- Directed by: Lyda Patitucci
- Screenplay by: Filippo Gravino
- Produced by: Enrico Cerabino Matteo Rovere
- Starring: Isabella Ragonese Andrea Arcangeli
- Cinematography: Giuseppe Maio
- Edited by: Giuseppe Trepiccione
- Music by: Ginevra Nervi
- Release date: 2023;
- Language: Italian

= Like Sheep Among Wolves =

2023 film

Like Sheep Among Wolves (Come pecore in mezzo ai lupi) is a 2023 Italian thriller film directed by Lyda Patitucci, at her feature film debut.

== Plot ==
Stefania is an undercover police officer who infiltrated an Italian-Serbian gang of criminals. She discovers the involvement of her brother Bruno, who recently got out of prison and whom she had not seen for years.

== Cast ==

- Isabella Ragonese as Stefania/Vera
- Andrea Arcangeli as Bruno
- Clara Ponsot as Janine
- Tommaso Ragno as Sante
- Carolina Michelangeli as Marta
- Gennaro Di Colandrea as Gaetano
- Aleksandar Gavranic as Goran
- Alan Katić as Dragan
- Miloš Timotijević as Milorad
- Gabriele Portoghese as Di Franco
- Imma Villa as Ester

==Production==
The film was produced by Matteo Rovere's company Groenlandia, with whom Patitucci often collaborated as second-unit director, notably in The First King: Birth of an Empire and Italian Race.
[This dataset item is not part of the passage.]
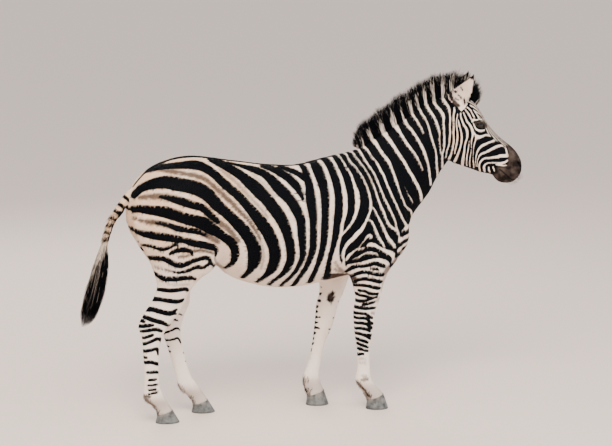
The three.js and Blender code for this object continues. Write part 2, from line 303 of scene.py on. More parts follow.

It was shot in Rome, and had among its locations EUR, Villaggio Olimpico and the Aniene river area. As to perform his role, Andrea Arcangeli lost 15 kilos.

==Release==
The film premiered at the 52nd edition of the International Film Festival Rotterdam, in the Harbor sidebar. It was released in Italian cinemas on 13 July 2023.

==Reception==

For this film Isabella Ragonese was nominated for best actress at the 69th edition of the David di Donatello awards.